A música sempre teve uma presença relevante nas actividades colectivas humanas. E na nossa terra, como nas demais, as suas gentes não deixaram de a manifestar, enriquecendo-a com as suas danças e cantares. Nas zonas rurais, isoladas, cuja ligação ao exterior se fazia principalmente através de ondas hertzianas, ela era o caminho para o convívio e para as festas e romarias. À luz do luar ou dos gasómetros, bailava-se e cantava-se pela noite dentro. Surgiam as “orquestras”, tradicionalmente constituídas por três elementos (clarinete-saxofone-acordeon, violino-acordeon-bateria, banjo-flauta-viola, e outros mais), um trio harmónico por vezes desarmonioso, que isso pouco importava. Ou era com o som da gaita-de-beiços, da viola ou do bandolim, acompanhando as cantigas ao desafio. Depois viriam os ranchos, de dança e canto grupal, bem vestidos, organizados e ensaiados, que deleitavam os nossos olhos, com preocupações de nos transmitirem os usos e os costumes dos nossos antepassados. O primeiro que se tem conhecimento, nas nossas terras, data dos anos vinte. Tudo isto é a música folclórica, a de ouvido, de valores afectivos, emocionais, em que o ouvinte se sente participar corporeamente do que ouve. É a chamada música popular, a da sabedoria (lore) do povo (folk).
No eixo Góis-Vila Nova do Ceira, zona chã por excelência, a dos senhores do poder e de vida mais urbana, prevalecia a música aliada à escrita, com práticas instrumentais, a chamada música erudita. Aquela em que o ouvinte assume uma atitude contemplativa, como se só a sua mente e não o corpo estivesse presente ao concerto. Ali se formaram duas escolas, ligadas às duas únicas Bandas Filarmónicas que o concelho teve (uma delas, subdividida ocasionalmente em duas, por razões políticas, como veremos à frente). Num país que não tinha uma educação musical estruturada, as escolas das filarmónicas foram, e ainda hoje o são em larga medida, uma importante rede de ensino da música, que bem merecem ser acarinhadas. Davam-se concertos públicos e faziam-se recitais sociais de piano e violino. Dizia a minha madrinha que no seu tempo, no primeiro terço do século, havia mais de vinte pianos nas casas particulares da vila.

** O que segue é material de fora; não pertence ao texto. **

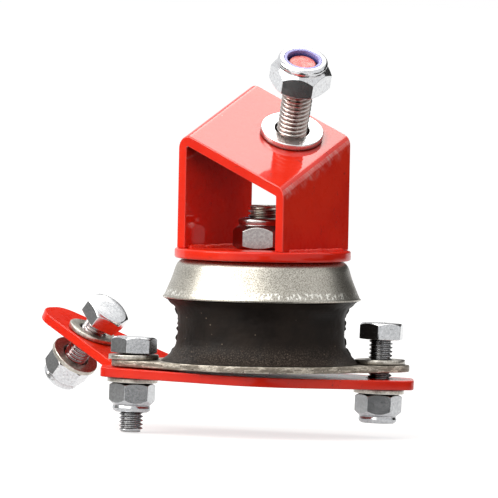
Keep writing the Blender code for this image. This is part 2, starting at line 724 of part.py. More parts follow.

É justo recordar duas personalidades que se destacaram em meados do século, não apenas pelo seu valor artístico mas também pelo que contribuíram para o desenvolvimento da música entre nós. Ambos foram Presidentes da Câmara Municipal, por sinal, dos que tiveram mandatos mais longos. Um deles, Engenheiro Álvaro de Paula Dias Nogueira, Presidente da Câmara Municipal entre 1941 e 1951. Tinha especial aptidão e sensibilidade para a música, compondo e tocando violino e piano. Pena foi que não se tenha feito uma compilação das suas obras. Deu uma grande contribuição à reorganização da Banda Filarmónica da AERG, por vezes seu maestro, na ausência do titular. É de sua autoria a Marcha de Góis (música e letra), que viria a tornar-se o “hino” local. Seu filho e netos herdariam aliás os seus dotes artísticos, confirmados na criação de conjuntos musicais locais e actuações públicas, um deles fazendo carreira profissional. O outro, Dr. Armando da Conceição Simões, Presidente da Câmara Municipal entre 1954 e 1966, apaixonado pela guitarra, de que foi praticante ao longo de toda a sua vida e sobre a qual publicou “A Guitarra, Bosquejo Histórico”. Foi grande animador na constituição de ranchos em Vila Nova do Ceira. Aqui deixamos esta simples homenagem a dois grandes artistas e impulsionadores da música no nosso concelho, um da vila de Góis, outro de Vila Nova do Ceira, sem menos consideração por outros que igualmente enriqueceram o concelho.